Task to carry out — Extract exactly the run of lines starting at the line that holds "cut_stem_holes(soil, [path for" and ending at the line that holds "imported = [obj", both included.

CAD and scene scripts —
____________

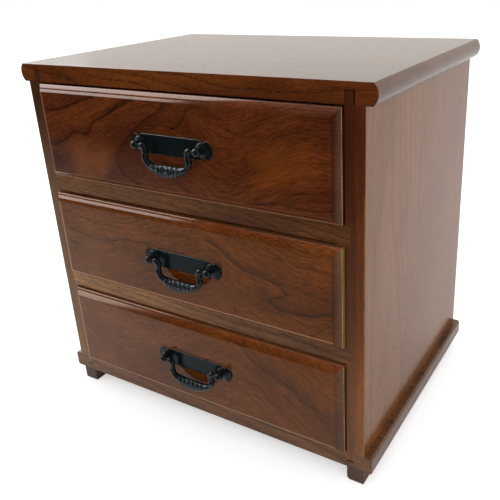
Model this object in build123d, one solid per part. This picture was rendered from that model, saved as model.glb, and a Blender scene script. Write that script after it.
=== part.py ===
from build123d import *
import os

# A small table chest of three equal drawers, in solid zelkova with cast-iron bail pulls.
# Millimetres. X runs to the right, Y to the back and Z up. The origin is on the floor,
# under the middle of the whole object's width and depth, pulls included.

# ---- Case ----
case_width = 380.0            # over the outer faces of the two side boards
case_depth = 280.0            # front edges of the boards to the back
opening_height = 99.0         # each drawer's opening
side_thickness = 18.0
top_thickness = 18.0
base_thickness = 18.0
rail_thickness = 18.0
top_overhang = 10.0           # top board past the side board, at its rounded nose
nose_sagitta = 4.0            # how far the nose stands past its upper and lower corners
base_overhang = 8.0           # base board past the side board
base_chamfer = 2.0            # on the base board's two ends
arris = 0.7                   # rounding of the edges that a hand meets

# ---- Joints of the case ----
tongue_thickness = 7.0        # tongue on each end of a side board, along its inner face
top_tongue = 11.0             # its height in the top board
base_tongue = 10.0            # its height in the base board
right_groove_slack = 2.0      # open gap beside the right tongue in the top board
left_groove_slack = 0.3       # and beside the left one
top_groove_end = 0.5          # open gap above that tongue
base_groove_end = 1.5         # open gap under the tongue in the base board
rail_housing = 5.0            # depth of the housing for rails and runners in a side board
rail_depth = 40.0             # front to back
runner_width = 20.0           # showing inside the case
dust_thickness = 4.0          # thin panel between two drawers
dust_tongue = 6.0             # its edge in the grooves of rail and runners
back_thickness = 5.0
back_rebate = 8.0             # rebate round the back that the panel lies in
panel_clearance = 0.2         # round the thin panels in their grooves and rebates

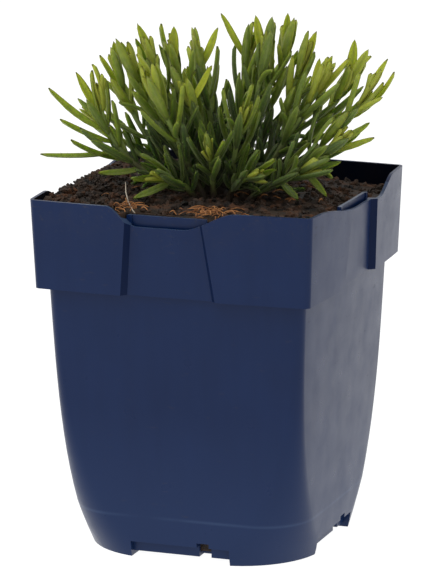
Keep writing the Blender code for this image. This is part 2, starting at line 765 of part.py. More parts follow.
def tube_shape(path):
    """Points and triangles of a stem's tube, grown by the gap, for finding what crosses it."""
    bm = tube(path, [radius + GAP for radius in stem_radii(path)], STEM_SIDES)
    bm.verts.index_update()
    points = [vert.co.copy() for vert in bm.verts]
    faces = [[vert.index for vert in face.verts] for face in bm.faces]
    bm.free()
    return points, faces


def keep_one_body(obj):
    """Drops loose scraps and sealed inner shells that joining can leave, so one outer skin stays."""
    bm = bmesh.new()
    bm.from_mesh(obj.data)
    waiting = set(bm.verts)
    islands = []
    while waiting:
        island = [waiting.pop()]
        for vert in island:
            linked = {edge.other_vert(vert) for edge in vert.link_edges} & waiting
            waiting -= linked
            island += linked
        islands.append(island)
    islands.sort(key=len)
    for island in islands[:-1]:
        bmesh.ops.delete(bm, geom=island, context="VERTS")
    bm.to_mesh(obj.data)
    bm.free()


def make_leafy_stem(name, path, leaves, finish):
    stem = object_from(tube(path, stem_radii(path), STEM_SIDES), name)
    blades = []
    for index, leaf in enumerate(leaves):
        bm = bmesh.new()
        corners = [bm.verts.new(point) for point in leaf.corners()]
        for face in LEAF_FACES:
            bm.faces.new([corners[i] for i in face])
        bmesh.ops.recalc_face_normals(bm, faces=bm.faces)
        blades.append(object_from(bm, f"{name}_leaf_{index}"))
    apply_boolean(stem, blades, "UNION", "MANIFOLD")
    keep_one_body(stem)
    stem.data.materials.clear()
    stem.data.materials.append(finish)


def main():
    clear_scene()
    make_pot()
    soil = make_soil()
    planting = Planting()
    cut_stem_holes(soil, [path for path, _ in planting.stems])
    finish = material("leaf green", LEAF_COLOUR, LEAF_ROUGHNESS)
    for owner, (path, _) in enumerate(planting.stems):
        make_leafy_stem(f"leafy_stem_{owner + 1:02d}", path, planting.grow(owner), finish)


main()
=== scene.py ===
"""Looks of the potted lithodora: moulded pot, crumbly peat, leafy stems and a white studio.

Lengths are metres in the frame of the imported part: the origin is the centre of the pot's base,
+Z is up and the pot's front faces -Y.
"""

import json
import logging
import math
import random
from collections.abc import Iterable, Sequence
from dataclasses import dataclass, replace
from enum import Enum

import bmesh
import bpy
from mathutils import Matrix, Vector
from mathutils.bvhtree import BVHTree

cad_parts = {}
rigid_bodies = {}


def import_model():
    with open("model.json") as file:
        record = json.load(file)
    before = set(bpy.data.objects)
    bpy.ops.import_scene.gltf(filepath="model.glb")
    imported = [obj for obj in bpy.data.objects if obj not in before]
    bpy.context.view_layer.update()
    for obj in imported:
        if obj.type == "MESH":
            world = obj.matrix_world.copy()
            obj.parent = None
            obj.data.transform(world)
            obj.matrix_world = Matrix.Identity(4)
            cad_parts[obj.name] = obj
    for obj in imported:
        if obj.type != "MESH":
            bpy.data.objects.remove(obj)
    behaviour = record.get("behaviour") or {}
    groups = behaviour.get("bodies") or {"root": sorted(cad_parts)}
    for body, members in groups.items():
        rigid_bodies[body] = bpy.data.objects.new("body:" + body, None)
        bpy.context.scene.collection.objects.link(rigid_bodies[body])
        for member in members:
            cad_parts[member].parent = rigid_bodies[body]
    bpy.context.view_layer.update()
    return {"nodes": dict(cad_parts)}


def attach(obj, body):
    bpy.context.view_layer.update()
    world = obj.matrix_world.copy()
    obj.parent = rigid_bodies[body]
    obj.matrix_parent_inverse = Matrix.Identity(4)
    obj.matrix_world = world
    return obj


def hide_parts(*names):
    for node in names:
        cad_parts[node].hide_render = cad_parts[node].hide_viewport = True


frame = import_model()

Shape = bmesh.types.BMesh
Piece = bpy.types.Object
Material = bpy.types.Material
Socket = bpy.types.NodeSocket
Pair = tuple[float, float]
Triple = tuple[float, float, float]
Outline = list[Vector]
Curve = tuple[Vector, Vector, Vector]

LOG = logging.getLogger("lithodora")
MM = 0.001
BODY = "root"
QUARTER = math.radians(90)
UP = Vector((0, 0, 1))


def blend(low: float, high: float, share: float) -> float:
    """The value this share of the way from low to high."""
    return low + (high - low) * share


def clamp(value: float) -> float:
    """The value, kept between 0 and 1."""
    return max(0.0, min(1.0, value))


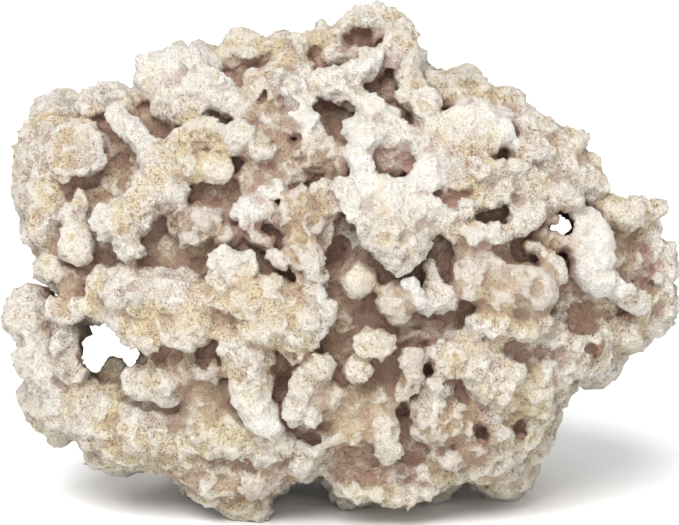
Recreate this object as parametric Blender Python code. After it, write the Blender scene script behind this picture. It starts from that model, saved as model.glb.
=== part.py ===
"""Dry reef rock: one solid of lumps, ledges, arches and caves grown together, standing on its own feet.

Places on the face are columns and rows of the 679 x 525 photograph. A form stands on a domed face, and its
stand is how far it comes out in front of that dome (or stays behind it, below 0). Units are metres.
"""
import math
import random

import bmesh
import bpy
import numpy
from mathutils import Matrix, Vector

# Driving dimensions
WIDTH = 0.300  # across the rock, from the left arm to the right rim
DEPTH = 0.180  # front to back, over the two domes
LOOK_DOWN = math.radians(10)  # the photograph looks down on the rock by this much
EYE_DISTANCE = 1.5  # from the photograph's eye to the middle of the rock
GROUND = -0.1052  # the surface that the feet stand on, below the middle of the photograph

# The photograph
FRAME_COLUMNS = 679
FRAME_ROWS = 525
ROCK_COLUMNS = 675  # the rock's own width in the photograph
PIXEL = WIDTH / ROCK_COLUMNS

# The domes that the front and the back are built on
DOME_COLUMNS = 350  # half its width
DOME_ROWS = 275  # half its height
DOME_SHARE = 0.93  # of half the depth; the forms that stand on the dome make up the rest
DOME_RISE = DEPTH / 2 / PIXEL * DOME_SHARE  # out from the middle plane, in pixels
DOME_FLOOR = 0.17  # the rise left beyond the dome's edge, as a share

# How finely the solid is worked
VOXEL = 0.0026
FACES = 9800
BEAD_OVERLAP = 0.45  # step between the beads of a form, in radii

# The inside of the rock: column, row, radius, and depth behind the middle plane
CORE = {
    "heart": [(250, 250, 122, 0), (345, 250, 140, 5), (430, 265, 105, 5)],
    "left_flank": [(125, 215, 78, 5), (150, 270, 60, 5)],
    "upper_left": [(190, 140, 62, 10), (235, 130, 74, 5)],
    "upper_right": [(340, 135, 98, 5), (420, 150, 80, 0), (480, 165, 62, 0), (540, 170, 24, 0)],
    "crown": [(382, 77, 45, 0)],
    "right_flank": [(505, 300, 70, 5), (560, 315, 48, 0)],
    "right_end": [(612, 270, 34, 0), (628, 290, 34, 0)],
    "belly": [(290, 370, 100, 10), (410, 375, 95, 10), (480, 380, 62, 10)],
    "lower_left": [(215, 395, 56, 0), (170, 415, 30, 0)],
}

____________

Answer to the problem —
    cut_stem_holes(soil, [path for path, _ in planting.stems])
    finish = material("leaf green", LEAF_COLOUR, LEAF_ROUGHNESS)
    for owner, (path, _) in enumerate(planting.stems):
        make_leafy_stem(f"leafy_stem_{owner + 1:02d}", path, planting.grow(owner), finish)


main()
=== scene.py ===
"""Looks of the potted lithodora: moulded pot, crumbly peat, leafy stems and a white studio.

Lengths are metres in the frame of the imported part: the origin is the centre of the pot's base,
+Z is up and the pot's front faces -Y.
"""

import json
import logging
import math
import random
from collections.abc import Iterable, Sequence
from dataclasses import dataclass, replace
from enum import Enum

import bmesh
import bpy
from mathutils import Matrix, Vector
from mathutils.bvhtree import BVHTree

cad_parts = {}
rigid_bodies = {}


def import_model():
    with open("model.json") as file:
        record = json.load(file)
    before = set(bpy.data.objects)
    bpy.ops.import_scene.gltf(filepath="model.glb")
    imported = [obj for obj in bpy.data.objects if obj not in before]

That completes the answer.